Sunday, November 25, 2007

Hey, what ever happened to...? #2


Donald Gibb
The Revenge of the Nerds marathon was on Cinemax this long Thanksgiving weekend. So of course I took the opportunity to catch pieces of a few of this '80s spawned masterpiece of college film sequels. (There was also a television pilot for Revenge of the Nerds in 1991 that was never aired, sadly enough).
Donald Gibb played a character named Fred "The Ogre" Palowalski in the first original flick as well as Revenge of the Nerds II: Nerds in Paradise, and Revenge of the Nerds IV: Nerds in Love. Ogre was conspicuously absent from Revenge of the Nerds III: The Next Generation. One can only assume that the film budget for the 3rd installment was not large enough to afford such a high caliber of classic character actor.
The character of Ogre was basically a massive beer swilling, dim-witted bully from the rival Alpha Beta fraternity. Anyone who has seen the film will remember him well from visual memory as the frizzy maned viking that slapped nerds silly.
After the Nerds films, Gibb was seen on the underrated HBO comedy series 1st and Ten from 1985-1989 as Dr. Death. Also of note, Gibb played Ray Jackson in the Van Damme vehicle Bloodsport (1988).
Aside from that, Donald had many television bit appearances in series ranging Cheers in 1992 to The Facts of Life in 1987. Recently, Gibb played a character called Worm on The Young and the Restless in '03. Since then, his appearances have been few and far between.
How does one go from such esteem to playing bit-parts on daytime television?
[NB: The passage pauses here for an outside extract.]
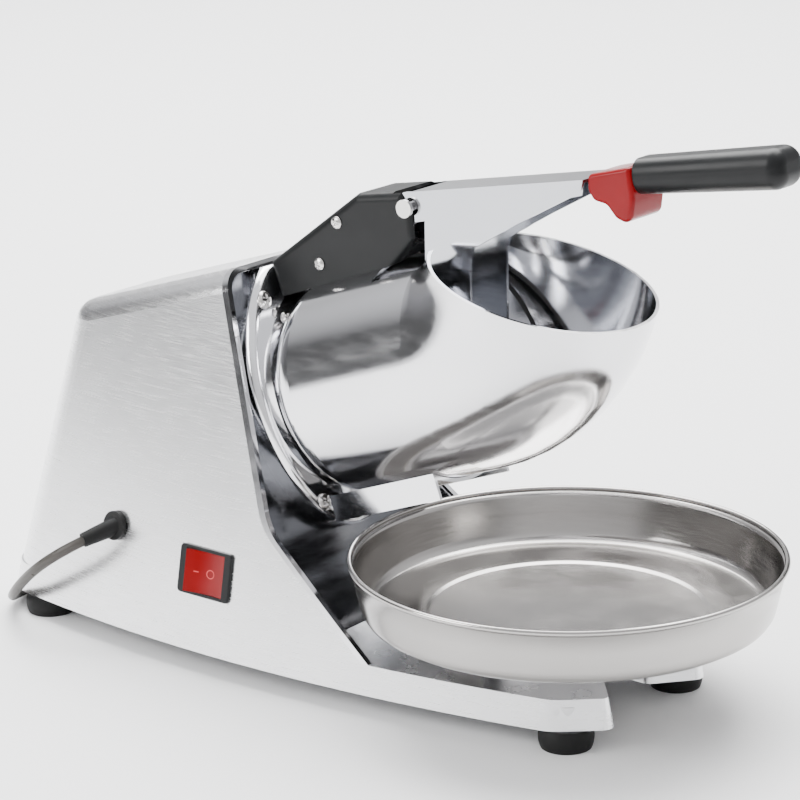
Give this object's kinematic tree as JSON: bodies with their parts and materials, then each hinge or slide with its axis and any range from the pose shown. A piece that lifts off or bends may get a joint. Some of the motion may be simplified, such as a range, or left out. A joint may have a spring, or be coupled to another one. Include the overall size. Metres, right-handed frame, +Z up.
{
  "type": "shaved ice machine",
  "caption": "Electric ice shaver: sloped metal casing, tilted round hopper with hinged lever and pusher, blade disc on a motor shaft, discharge hood and round catch pan on a forked base.",
  "frame": {"origin": "middle of the footprint of the body, without the mains lead, on the surface it stands on", "axes": "+X from the casing towards the pan and the lever grip, +Z up"},
  "size_m": [0.5229, 0.295, 0.3231],
  "materials": {
    "casing_alloy": "fine satin-polished casting",
    "bright_trim": "polished double-line bead",
    "dark_panel": "polished plate",
    "polished_alloy": "mirror-polished casting",
    "chrome_lever": "bright chrome plate",
    "stainless_pan": "bright stainless",
    "plain_steel": "plain zinc-coated steel",
    "cast_caps": "as cast",
    "screw_steel": "bright plated",
    "black_plastic": "satin black",
    "red_plastic": "glossy red",
    "black_rubber": "matt",
    "grey_cord": "smooth grey PVC",
    "brass_contacts": "bright"
  },
  "bodies": {
    "frame": {"bottom_cover": "plain_steel", "capacitor": "cast_caps", "casing": "casing_alloy", "cord_coil": "grey_cord", "cord_lead": "grey_cord", "cord_tail": "grey_cord", "cord_tie": "black_plastic", "discharge_hood": "polished_alloy", "foot_1": "black_rubber", "foot_2": "black_rubber", "foot_3": "black_rubber", "foot_4": "black_rubber", "foot_screws": "screw_steel", "front_bearing": "screw_steel", "front_panel": "dark_panel", "front_trim": "bright_trim", "head_plate": "polished_alloy", "head_plate_screws": "screw_steel", "hinge_bracket": "plain_steel", "hinge_cover": "black_plastic", "hinge_cover_screws": "screw_steel", "hinge_pin": "screw_steel", "hinge_pin_nut": "screw_steel", "hopper": "polished_alloy", "hopper_flange": "polished_alloy", "hopper_flange_screws": "screw_steel", "interlock_switch": "black_plastic", "motor_bolts": "screw_steel", "motor_front_cap": "cast_caps", "motor_housing": "plain_steel", "motor_rear_cap": "cast_caps", "pan_rest": "plain_steel", "plug": "grey_cord", "plug_pins": "brass_contacts", "rear_bearing": "screw_steel", "stator": "plain_steel", "strain_relief": "black_rubber", "switch_body": "black_plastic", "terminal_block": "black_plastic"},
    "drive": {"motor_shaft": "plain_steel", "rotor": "plain_steel", "cooling_fan": "black_plastic", "blade_disc": "stainless_pan", "shaving_blades": "screw_steel", "disc_nut": "screw_steel"},
    "lever": {"lever": "chrome_lever", "lever_collar": "red_plastic", "grip": "black_plastic", "pusher_plate": "chrome_lever", "pusher_edge": "black_rubber"},
    "rocker": {"rocker": "red_plastic"},
    "plunger": {"interlock_plunger": "screw_steel"},
    "pan": {"pan": "stainless_pan"}
  },
  "joints": [
    {"name": "lever_hinge", "type": "hinge", "parent": "frame", "child": "lever", "pos_m": [0.023, 0, 0.268], "axis": [0, -1, 0], "range_deg": [-8, 75]},
    {"name": "blade_spin", "type": "hinge", "parent": "frame", "child": "drive", "pos_m": [0.0558, 0, 0.187], "axis": [0.9397, 0, 0.342], "continuous": true},
    {"name": "rocker_tilt", "type": "hinge", "parent": "frame", "child": "rocker", "pos_m": [-0.0769, -0.0749, 0.05602], "axis": [0.004, 0.1959, 0.9806], "range_deg": [-14, 0]},
    {"name": "plunger_slide", "type": "slide", "parent": "frame", "child": "plunger", "axis": [-1, 0, 0], "range_m": [0, 0.003], "stiffness_N_per_m": 150},
    {"name": "pan_slide", "type": "slide", "parent": "frame", "child": "pan", "axis": [1, 0, 0], "range_m": [0, 0.12]}
  ]
}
Such is the cruel world of Hollywood and the life of an actor. There is simply no justice in the world sometimes. Sadly enough, it seems that Donald is now apparently in the twilight of his thespian career at a ripe 53 years of age.
Bonus fact: it was revealed in 1994's 4th installment that Dudley "Booger" Dawson is from Detroit. Makes sense, I guess...
Bonus material: video footage of the Lambda Lambda Lambda rap song from the original classic film below.

1 comment:

Woimsah said...

A few of the characters were actually based on real people, Ogre included. Booger was based on a friend of the writer(s) who in real life was named Booger Bartoli. Count your (jewish) stars that the recently optioned script to remake the classic was just put to bed and will never be made. The classic remains a classic. That's like someone remaking Paid In Full.